Y eso, como seguía teniendo que recordarse, era lo único que importaba. No capturar al Troll. Sino hacer creer a Ivanov que estaban haciendo progresos para su captura, seguirle la corriente, lo suficiente hasta que se les ocurriera una forma de salir de esto.

Pero eso estaba muy lejos. Porque Zula no recibía ninguna vibración por parte de Peter que indicara que estaba interesado en marcharse. La caza del Troll lo tenía demasiado fascinado.

Creía que si lo capturaban, Ivanov sería amable con ellos.

Y tal vez tenía razón. Tal vez era así como reclutaba Ivanov.

O tal vez hacerles creer eso era la forma en que mantenía dócil a la gente hasta que llegaba la hora de matarlos.

—¿Qué viene a continuación? —preguntó ella—. ¿Qué hacemos con esta información?

—Una de mis ideas era que ya que tenemos un jet a nuestra disposición, podríamos dar el salto a Manila y tratar de encontrar a algunos de los miembros de CALKULATOR y hacerles unas preguntas.

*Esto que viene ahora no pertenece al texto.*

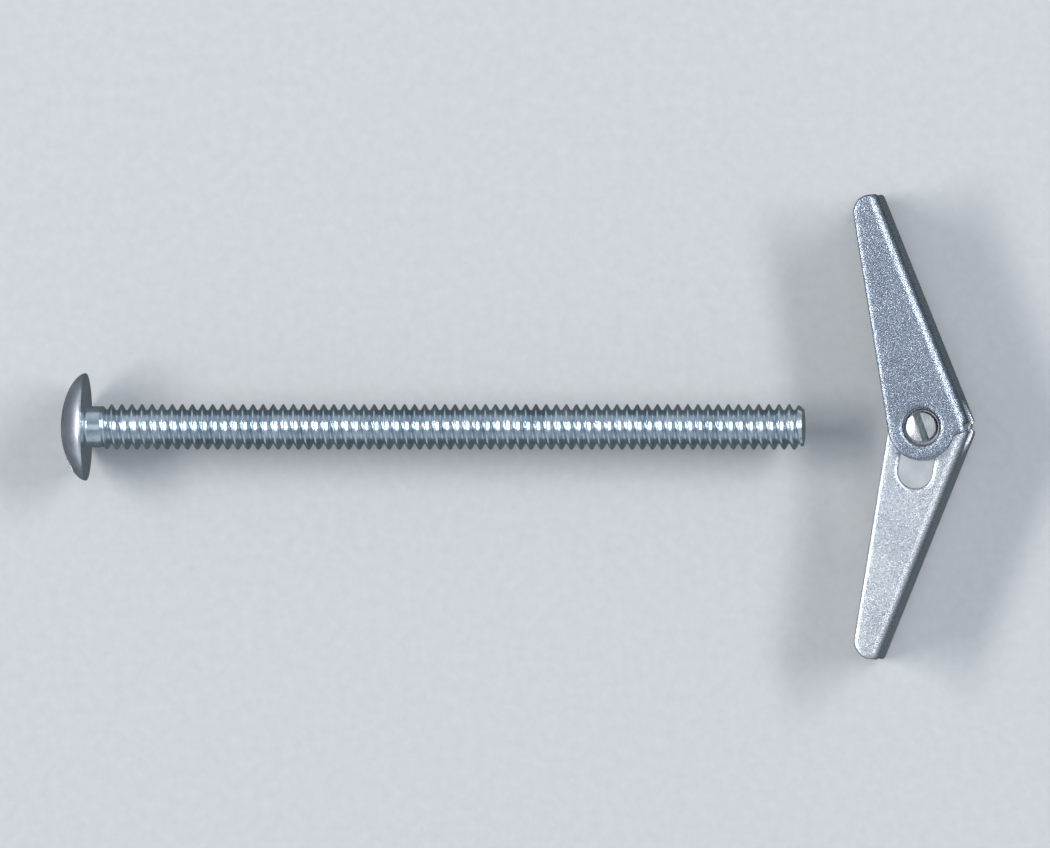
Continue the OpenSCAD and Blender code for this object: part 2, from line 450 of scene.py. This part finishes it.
def wire(name, points, radius, material, sides=20):
    """A round wire with domed ends along a list of points."""
    bm = bmesh.new()
    rings = []
    last = len(points) - 1
    stations = []
    for i, p in enumerate(points):
        along = (points[min(i + 1, last)] - points[max(i - 1, 0)]).normalized()
        stations.append((p, along, radius))
    dome = 0.35
    first, final = stations[0], stations[-1]
    before = [(first[0] - first[1] * radius * dome * sin(a), first[1], radius * cos(a))
              for a in (radians(d) for d in (80, 55, 28))]
    after = [(final[0] + final[1] * radius * dome * sin(a), final[1], radius * cos(a))
             for a in (radians(d) for d in (28, 55, 80))]
    for p, along, r in before + stations + after:
        side = along.cross(Vector((0, 0, 1))).normalized()
        up = side.cross(along).normalized()
        rings.append([bm.verts.new(p + (side * cos(2 * pi * k / sides) + up * sin(2 * pi * k / sides)) * r)
                      for k in range(sides)])
    for a, b in zip(rings, rings[1:]):
        for k in range(sides):
            n = (k + 1) % sides
            bm.faces.new((a[k], a[n], b[n], b[k]))
    bm.faces.new(rings[0][::-1])
    bm.faces.new(rings[-1])
    obj = make_object(name, bm, material)
    shade(obj, 60)
    return obj


def torsion_spring(material):
    """Coil on the nut, and a leg on each wing that carries its end of the coil round as the wing folds."""
    step, core_steps = 5, 45
    core_from, core_to = LEG_WRAP - FOLD, COIL_TURN - LEG_WRAP + FOLD
    core = [coil_point(core_from + (core_to - core_from) * k / core_steps) for k in range(core_steps + 1)]
    coil = wire("spring_coil", core, WIRE_R * COIL_WIRE_SHARE, material)
    ride_as(coil, "toggle_nut", "spring_wire", "torsion_spring")
    wraps = [coil_point(turned) for turned in range(0, LEG_WRAP + 1, step)]
    upper = wire("spring_leg_upper", leg_points(1) + wraps, WIRE_R, material)
    ride_as(upper, "upper_wing", "spring_wire")
    wraps = [coil_point(COIL_TURN - turned) for turned in range(0, LEG_WRAP + 1, step)]
    lower = wire("spring_leg_lower", leg_points(-1) + wraps, WIRE_R, material)
    ride_as(lower, "lower_wing", "spring_wire")


# ---------------------------------------------------------------- wings
# A wing is drawn as a flat blank, (w, s): s runs along the web to its outer end, and w goes across it,
# over the two bends and on along the flanges. folded() then bends a point of the blank, h above its
# middle, to the frame (n, s, z): n is the distance out from the axis to the web, and z the height.
MID_R = BEND_R - SHEET / 2
BEND_N = WEB_DISTANCE - BEND_R
BEND_W = pi / 2 * MID_R
BEND_Z = {1: OUTER_EAR_TOP - BEND_R, -1: -INNER_EAR_TOP + BEND_R}
TILT = LEAN + TAPER
BEND_STEPS = 9
LONGEST_STEP = 0.45
NEAREST_POINTS = 0.036
GRID_STEP = 0.7
FLANGE_STEP = 1.2
GRID_MARGIN = 0.08
SHARP_CORNER = radians(28)
LIP_TURN = radians(62)


def folded(w, s, h):
    """Place (n, s, z) of a point of the blank."""
    side = 1 if w > 0 else -1
    past = side * (w - BEND_Z[side])
    if past <= 0:
        return BEND_N + MID_R + h, s, w
    turn = min(past / MID_R, pi / 2)
    n = BEND_N + (MID_R + h) * cos(turn) - max(0.0, past - BEND_W)
    return n, s, BEND_Z[side] + side * (MID_R + h) * sin(turn)


def blank(side, n, s):
    """Point (w, s) of the blank that is folded to distance n on the outer (+1) or inner (-1) ear's side."""
    past = BEND_W + BEND_N - n if n <= BEND_N else MID_R * acos(min(1.0, (n - BEND_N) / MID_R))
    return BEND_Z[side] + side * past, s


def from_side_view(v, u):
    """(n, s) of a point v across and u along a wing, measured from its free edges' direction."""
    return v * cos(TAPER) + u * sin(TAPER), -v * sin(TAPER) + u * cos(TAPER)


def from_open(x, y):
    """(n, s) of a point (x, y) from the pivot when the wing is open."""
    return x * cos(TILT) + y * sin(TILT), -x * sin(TILT) + y * cos(TILT)


def tip_s(n):
    """s of the wing's outer end at n: a straight end whose free corner is rounded."""
    low, high = WING_LENGTH - 5, WING_LENGTH + 5
    for _ in range(40):
        s = (low + high) / 2
        v, u = n * cos(TAPER) - s * sin(TAPER), n * sin(TAPER) + s * cos(TAPER)
        past = min(0.0, v + EAR_R - TIP_R)
        end = WING_LENGTH - TIP_R + max(0.0, TIP_R ** 2 - past ** 2) ** 0.5
        low, high = (low, s) if u > end else (s, high)
    return s


def stop_s(n, turn):
    """s where the wing ends at the stop: square to the web there, so that only its inner corner touches."""
    return (STOP_GAP + SHEET / 2 * sin(TILT) * cos(turn) - n * sin(TILT)) / cos(TILT)


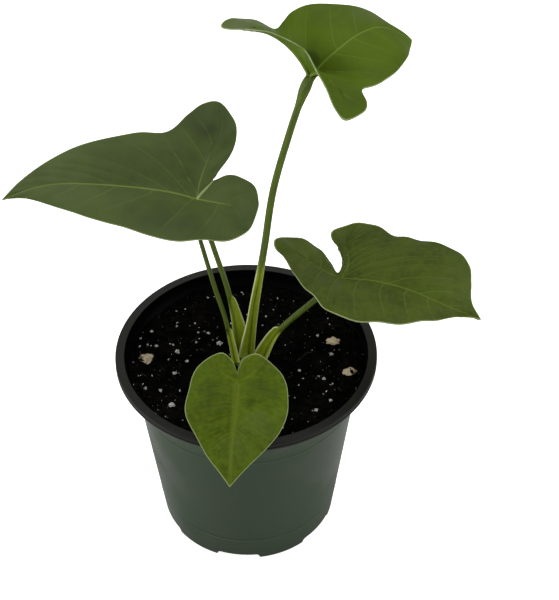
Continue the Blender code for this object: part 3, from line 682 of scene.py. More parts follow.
def pot_materials():
    """Green outer skin, near-black inner skin as painted shade, and dark grey lip, of moulded
    sheet.
    """
    settings = bpy.context.scene.philodendron_pot
    made = []
    # The inside is near black with almost no shine, as painted shade inside the pot.
    for name, colour, dusty, shine in (("pot outside", settings.outside, 0.35, 0.34),
                                       ("pot inside", settings.inside, 0.10, 0.05),
                                       ("pot lip", settings.lip, 0.15, 0.16)):
        material, tree, shader = new_material(name)
        where = object_place(tree)
        mottle = use_group(tree, "Mottle", {"Broad": 28.0, "Patches": 160.0, "Cells": 1500.0})
        dust = [part * 1.9 + 0.0012 for part in colour]
        shade = layer(tree, mottle["Clouds"], dusty, colour, dust)
        drawn = add_node(tree, "ShaderNodeMapping", {"Vector": where, "Scale": (260.0, 260.0,
                                                                                14.0)})
        scuffs = ramp(tree, speckle(tree, drawn.outputs["Vector"], 1.0, 2.0), 0.62, 0.80)
        shade = layer(tree, scuffs, 0.18, shade, dust)
        spots = add_node(tree, "ShaderNodeTexVoronoi", {"Vector": where, "Scale": 85.0},
                         feature="F1")
        dirt = ramp(tree, spots.outputs["Distance"], 0.055, 0.080, 1.0, 0.0)
        rare = ramp(tree, speckle(tree, where, 38.0, 1.0), 0.47, 0.53)
        shade = layer(tree, dirt, rare, shade, (0.002, 0.002, 0.002))
        feed(tree, shader.inputs, {"Base Color": shade, "Specular IOR Level": shine,
                                   "Roughness": ramp(tree, mottle["Clouds"], 0.0, 1.0, 0.34, 0.46)})
        bump(tree, shader, mottle["Grain"], 0.00006)
        made.append(material)
    return made


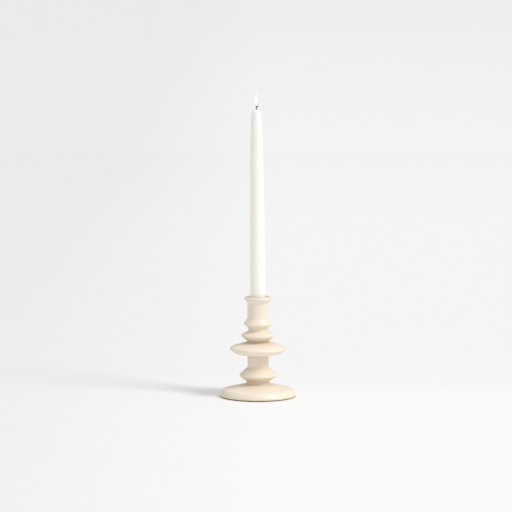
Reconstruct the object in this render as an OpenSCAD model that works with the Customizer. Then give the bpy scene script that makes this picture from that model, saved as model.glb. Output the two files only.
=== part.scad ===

Cuando Zula reflexionó sobre las palabras «encontrar» y «preguntas» lo único que pudo pensar fue en Wallace y el plástico de polietileno de seis milímetros. ¿Era eso lo que Peter tenía en mente? ¿O pensaba de verdad que los hackers de Manila denunciarían voluntariamente a sus parientes de Xiamen? Zula no quiso hacerle ese dura pregunta a Peter porque temía lo que pudiera descubrir del hombre con el que se había estado acostando.